Nach dem dem Klick auf "Generate Javadoc. wird diese auch erzeugt.

Jetzt mein Problem.

Wenn ich die Index.html starte fehlt die Overview Ansicht. Ich weiss leider nicht mehr wie man diese erstellt und in NetBeans finde ich auch keine Option zum hinzufügen.

@ Wildcard: Leider kann ich mit dem Link überhaupt nichts anfangen.:bahnhof:

Über ´ne Hilfe würde ich mich sehr freuen.

Gruß
tschero


----------



## maki (5. Jul 2011)

> ich schließe mich dem Problem in etwas anderer Art und Weise an.


Schlechte Idee, dir nutzt es nix zu wissen wie man JaavaDoc mit Maven aggregiert:


> Wildcard: Leider kann ich mit dem Link überhaupt nichts anfangen.


----------



## Wildcard (5. Jul 2011)

Irgendwie verwirrt mich das gerade. 
@maki
War dieser Beitrag ursprünglich in dem Topic für Javadoc Aggregator und du hast sie aufgesplittet?
Falls nicht, von welchem Link ist hier die Rede?


----------



## tschero (6. Jul 2011)

Hi,

anscheinend habe ich diesen Post erstellt und einen anderen dabei gelesen. Oh man. Verwirrung ist echt kein Geschenk. 

Naja, mein Problem besteht weiterhin.

Meine Javadoc wird erzeugt aber die overview.html fehlt. Wie bekomme ich die den hin?

@ Wildcard: Ich meine diesen Post von Dir.
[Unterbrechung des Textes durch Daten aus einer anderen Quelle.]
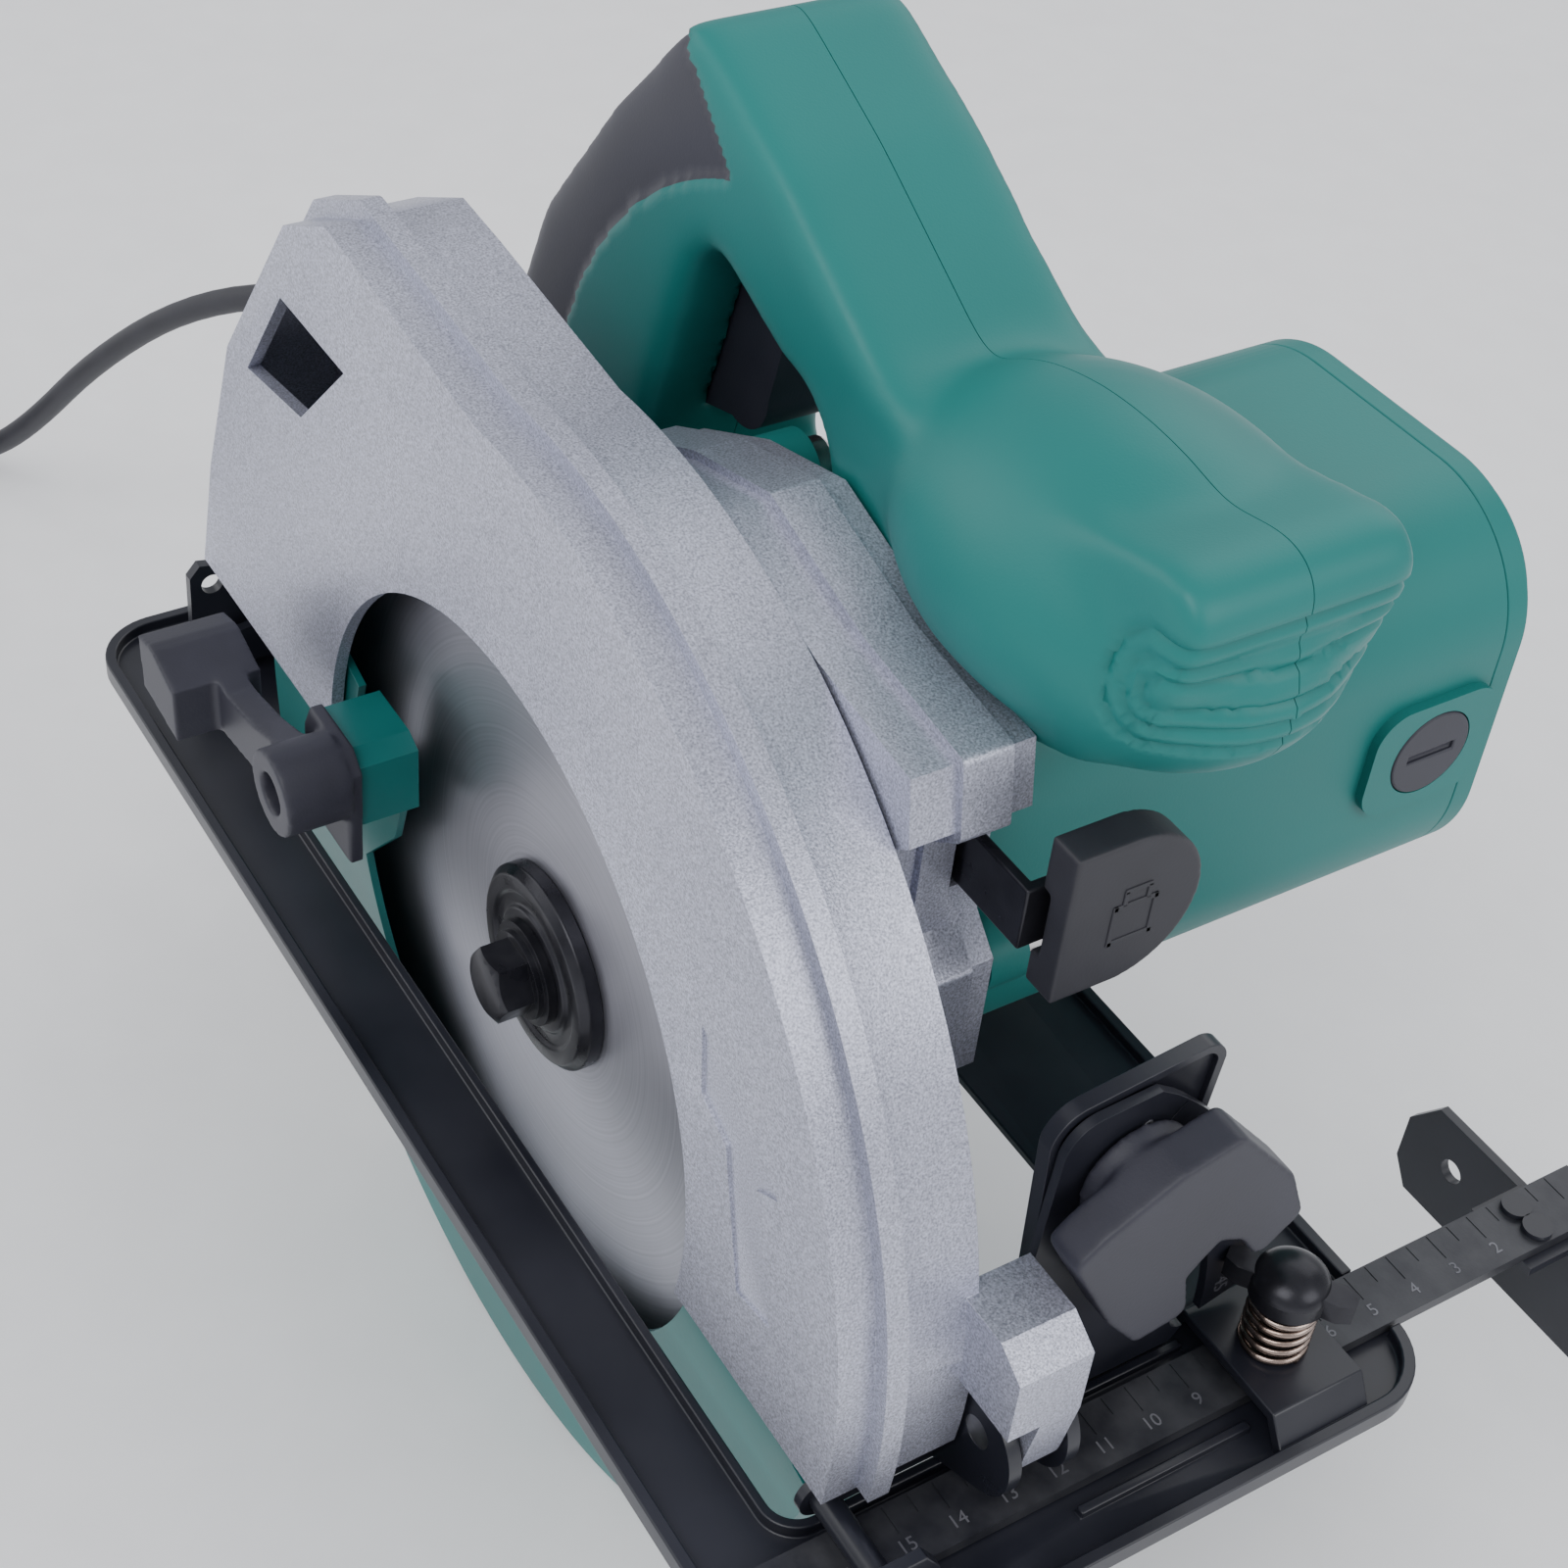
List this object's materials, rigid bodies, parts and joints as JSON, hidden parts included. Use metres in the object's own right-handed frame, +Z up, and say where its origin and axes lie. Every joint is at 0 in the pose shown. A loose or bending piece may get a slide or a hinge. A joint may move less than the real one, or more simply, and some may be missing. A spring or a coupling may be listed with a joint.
{
  "type": "circular saw",
  "caption": "Corded hand-held circular saw with bevel-tilting sole, depth swing, sprung lower guard, loop handle, spindle lock, rip fence and coiled mains lead.",
  "frame": {"origin": "on the sole's running face, directly below the arbor axis and midway across the sole's outer strip", "axes": "+X forward along the cut, +Y to the motor side along the arbor, +Z up from the sole's running face"},
  "size_m": [0.5876, 0.313, 0.2679],
  "materials": {
    "black_sheet": "satin black enamel",
    "zinc_steel": "zinc plated",
    "spring_steel": "bright drawn wire",
    "cast_silver": "satin die casting",
    "bearing_steel": "ground",
    "teal_plastic": "fine moulded texture",
    "bright_screw": "bright",
    "lamination": "stacked sheet",
    "copper": "enamelled",
    "black_plastic": "matt moulded",
    "brass_fitting": "turned",
    "carbon": "pressed carbon",
    "black_screw": "blackened",
    "black_rubber": "matt",
    "blade_steel": "ground radially",
    "black_steel": "blackened and oiled",
    "teal_paint": "semi gloss"
  },
  "bodies": {
    "base": {"sole_plate": "black_sheet", "bevel_post": "black_sheet", "bevel_stud": "zinc_steel", "post_rivets": "black_sheet", "front_tab": "black_sheet", "rear_tab": "black_sheet", "bevel_pins": "zinc_steel", "fence_spring": "spring_steel"},
    "tilt_frame": {"front_hinge": "black_sheet", "depth_pivot_pin": "zinc_steel", "depth_guide": "black_sheet"},
    "saw_body": {"upper_guard": "cast_silver", "housing_screws": "zinc_steel", "depth_bolt": "zinc_steel", "gear_housing": "cast_silver", "bearing_retainer": "zinc_steel", "arbor_bearings": "bearing_steel", "armature_bearings": "bearing_steel", "motor_housing": "teal_plastic", "end_cap": "teal_plastic", "clamp_screws": "bright_screw", "stator": "lamination", "field_coils": "copper", "brush_caps": "black_plastic", "brush_holders": "brass_fitting", "carbon_brushes": "carbon", "handle_right_shell": "teal_plastic", "handle_left_shell": "teal_plastic", "handle_screws": "black_screw", "switch_body": "black_plastic", "cord_sleeve": "black_rubber", "mains_cord": "black_rubber", "cord_coil": "black_rubber", "plug_body": "black_rubber", "plug_pins": "brass_fitting", "guard_spring": "spring_steel"},
    "blade_group": {"saw_blade": "blade_steel", "inner_flange": "black_steel", "outer_flange": "black_steel", "blade_bolt": "black_steel", "arbor_spindle": "zinc_steel", "drive_gear": "bearing_steel"},
    "armature": {"armature_shaft": "bearing_steel", "armature_core": "lamination", "armature_windings": "copper", "commutator": "copper", "fan": "black_plastic"},
    "lower_guard_group": {"lower_guard": "teal_paint", "return_lever": "black_plastic", "lever_screw": "zinc_steel"},
    "trigger_group": {"trigger": "black_plastic"},
    "lock_off_group": {"lock_off_button": "black_plastic"},
    "spindle_lock_group": {"lock_plate": "black_steel", "lock_cap": "black_rubber"},
    "bevel_knob_group": {"bevel_knob": "black_plastic"},
    "depth_lever_group": {"depth_lever": "black_plastic"},
    "fence_group": {"fence_bar": "black_sheet", "fence_guide": "black_sheet", "fence_rivets": "black_sheet"},
    "wing_screw_group": {"wing_screw": "black_steel"}
  },
  "joints": [
    {"name": "bevel_tilt", "type": "hinge", "parent": "base", "child": "tilt_frame", "pos_m": [0, 0.0155, 0.01], "axis": [1, 0, 0], "range_deg": [0, 45]},
    {"name": "depth_swing", "type": "hinge", "parent": "tilt_frame", "child": "saw_body", "pos_m": [0.117, 0.0445, 0.024], "axis": [0, 1, 0], "range_deg": [0, 26.5]},
    {"name": "blade_spin", "type": "hinge", "parent": "saw_body", "child": "blade_group", "pos_m": [0, 0.0235, 0.031], "axis": [0, 1, 0], "continuous": true},
    {"name": "armature_spin", "type": "hinge", "parent": "saw_body", "child": "armature", "pos_m": [0.015, 0.0235, 0.07295], "axis": [0, 1, 0], "continuous": true},
    {"name": "lower_guard_swing", "type": "hinge", "parent": "saw_body", "child": "lower_guard_group", "pos_m": [0, 0.0235, 0.031], "axis": [0, 1, 0], "range_deg": [0, 110], "stiffness_Nm_per_rad": 0.15, "springref_deg": -114.59},
    {"name": "trigger_pull", "type": "slide", "parent": "saw_body", "child": "trigger_group", "axis": [-1, 0, 0], "range_m": [0, 0.005], "stiffness_N_per_m": 900, "springref_m": -0.003},
    {"name": "lock_off_press", "type": "slide", "parent": "saw_body", "child": "lock_off_group", "axis": [0, -1, 0], "range_m": [0, 0.003], "stiffness_N_per_m": 500, "springref_m": -0.002},
    {"name": "spindle_lock_press", "type": "slide", "parent": "saw_body", "child": "spindle_lock_group", "axis": [-1, 0, 0], "range_m": [0, 0.004], "stiffness_N_per_m": 600, "springref_m": -0.003},
    {"name": "bevel_knob_turn", "type": "hinge", "parent": "base", "child": "bevel_knob_group", "pos_m": [0.112, 0.0665, 0.064], "axis": [1, 0, 0], "range_deg": [0, 90]},
    {"name": "depth_lever_turn", "type": "hinge", "parent": "saw_body", "child": "depth_lever_group", "pos_m": [-0.0716, 0.0435, 0.0472], "axis": [0, 1, 0], "range_deg": [0, 60]},
    {"name": "fence_slide", "type": "slide", "parent": "base", "child": "fence_group", "axis": [0, 1, 0], "range_m": [-0.028, 0.1]},
    {"name": "wing_screw_turn", "type": "hinge", "parent": "base", "child": "wing_screw_group", "pos_m": [0.1185, 0.1015, 0.015], "axis": [0, 0, 1], "range_deg": [0, 110]}
  ],
  "couplings": [
    {"joint": "armature_spin", "follows": "blade_spin", "ratio": -1.4545}
  ]
}
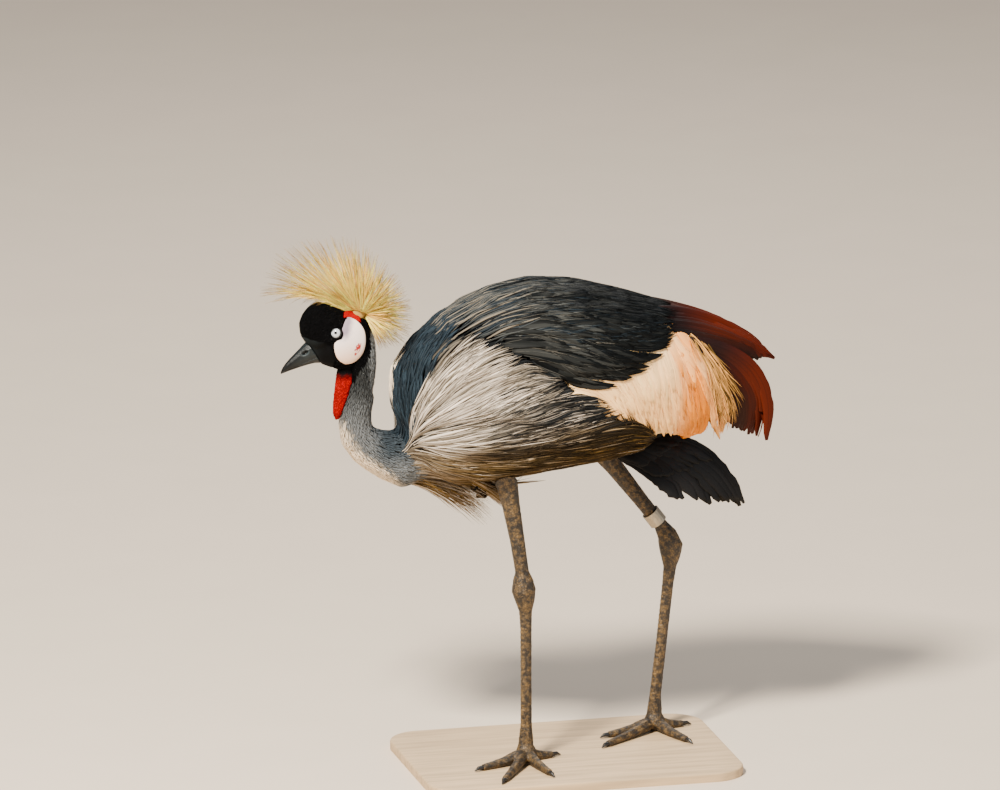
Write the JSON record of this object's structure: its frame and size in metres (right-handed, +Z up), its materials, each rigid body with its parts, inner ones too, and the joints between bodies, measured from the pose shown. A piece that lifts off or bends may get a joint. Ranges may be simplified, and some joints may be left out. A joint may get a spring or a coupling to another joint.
{
  "type": "grey crowned crane",
  "caption": "Life-size still model of a standing grey crowned crane on a plain base, neck drawn back, wings folded, spiny crest, ringed leg.",
  "frame": {"origin": "on the floor under the base, at the middle of the bird's length and width", "axes": "+Z up, the bird faces -X and its left side is -Y"},
  "size_m": [0.6681, 0.29, 0.7154],
  "materials": {
    "black_velvet_plumage": "dense matt velvet-like feathering",
    "bare_cheek_skin": "bare skin, lilac white above and warm white below, a red band on top",
    "bill_horn": "dark slate horn, satin",
    "eye": "pale grey iris, black pupil, wet gloss",
    "crest_bristle": "stiff straw-gold bristles with brown tips",
    "red_skin": "bare pebbled skin, satin",
    "grey_plumage": "fine soft feathering, matt",
    "pale_plumage": "long narrow plumes, matt",
    "slate_plumage": "overlapping feathers, soft sheen",
    "white_plumage": "overlapping feathers, matt",
    "straw_plumage": "loose hair-like plumes, matt",
    "rufous_plumage": "long loose-edged vanes, soft sheen",
    "tail_plumage": "stiff vanes, soft sheen",
    "leg_skin": "scaled skin, dusty matt",
    "claw_horn": "dark horn, satin",
    "band_metal": "worn bare metal",
    "base_wood": "pale plain wood, matt"
  },
  "bodies": {
    "root": {"head": "black_velvet_plumage", "forehead_cushion": "black_velvet_plumage", "bill_upper": "bill_horn", "bill_lower": "bill_horn", "crest": "crest_bristle", "wattle": "red_skin", "neck_upper": "grey_plumage", "neck_lower": "grey_plumage", "torso": "slate_plumage", "tail": "tail_plumage", "leg_band": "band_metal", "stand_base": "base_wood", "cheek_left": "bare_cheek_skin", "eye_left": "eye", "flank_plumes_left": "pale_plumage", "wing_left": "slate_plumage", "white_coverts_left": "white_plumage", "straw_plumes_left": "straw_plumage", "tertials_left": "rufous_plumage", "secondaries_left": "rufous_plumage", "tibia_left": "leg_skin", "ankle_left": "leg_skin", "tarsus_left": "leg_skin", "foot_left": "leg_skin", "toe_inner_left": "leg_skin", "claw_inner_left": "claw_horn", "toe_middle_left": "leg_skin", "claw_middle_left": "claw_horn", "toe_outer_left": "leg_skin", "claw_outer_left": "claw_horn", "toe_hind_left": "leg_skin", "claw_hind_left": "claw_horn", "cheek_right": "bare_cheek_skin", "eye_right": "eye", "flank_plumes_right": "pale_plumage", "wing_right": "slate_plumage", "white_coverts_right": "white_plumage", "straw_plumes_right": "straw_plumage", "tertials_right": "rufous_plumage", "secondaries_right": "rufous_plumage", "tibia_right": "leg_skin", "ankle_right": "leg_skin", "tarsus_right": "leg_skin", "foot_right": "leg_skin", "toe_inner_right": "leg_skin", "claw_inner_right": "claw_horn", "toe_middle_right": "leg_skin", "claw_middle_right": "claw_horn", "toe_outer_right": "leg_skin", "claw_outer_right": "claw_horn", "toe_hind_right": "leg_skin", "claw_hind_right": "claw_horn"}
  },
  "joints": []
}
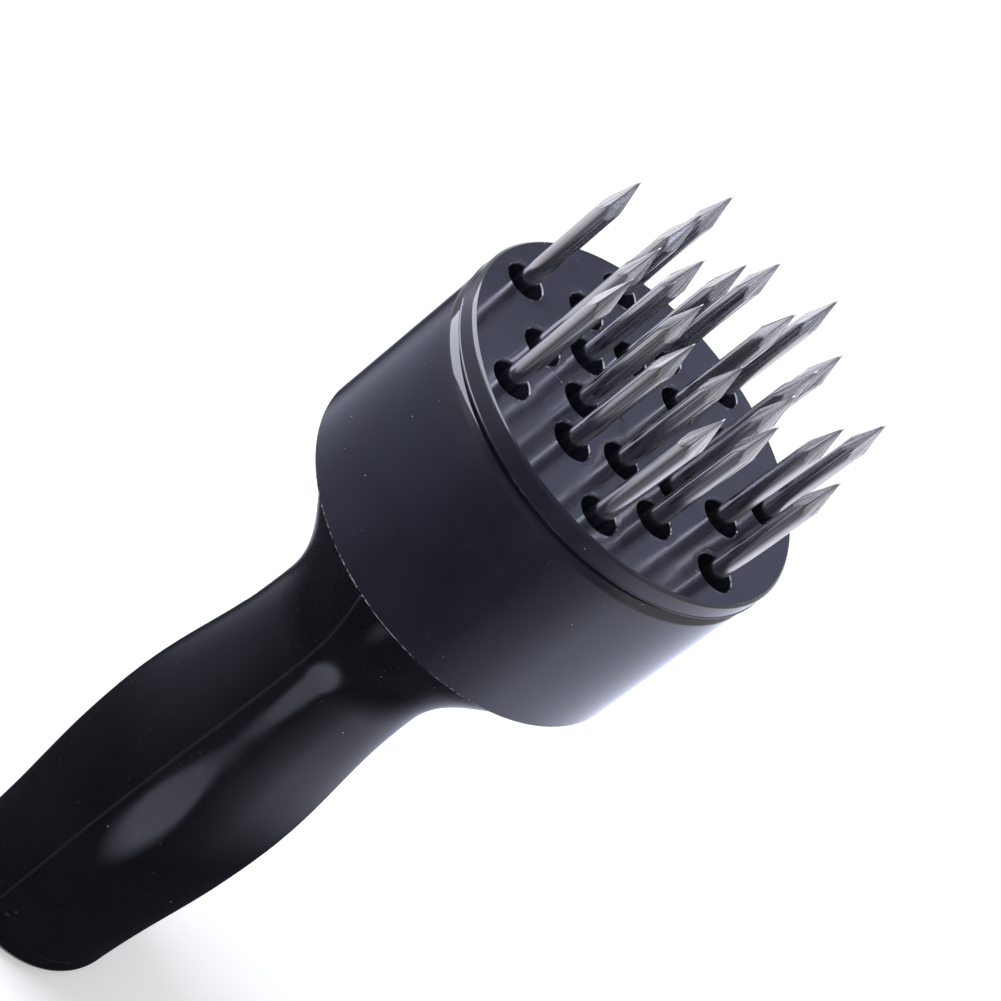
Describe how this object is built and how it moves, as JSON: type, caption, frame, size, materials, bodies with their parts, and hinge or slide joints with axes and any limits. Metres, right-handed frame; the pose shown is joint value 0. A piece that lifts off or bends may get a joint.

> Was ist denn 'eine Javadoc Datei'?
> Maven Javadoc Plugin - javadoc:aggregate



Gruß
tschero


----------



## maki (6. Jul 2011)

Wildcard hat gesagt.:


> Irgendwie verwirrt mich das gerade.
> @maki
> War dieser Beitrag ursprünglich in dem Topic für Javadoc Aggregator und du hast sie aufgesplittet?
> Falls nicht, von welchem Link ist hier die Rede?


Ja, der war das.


----------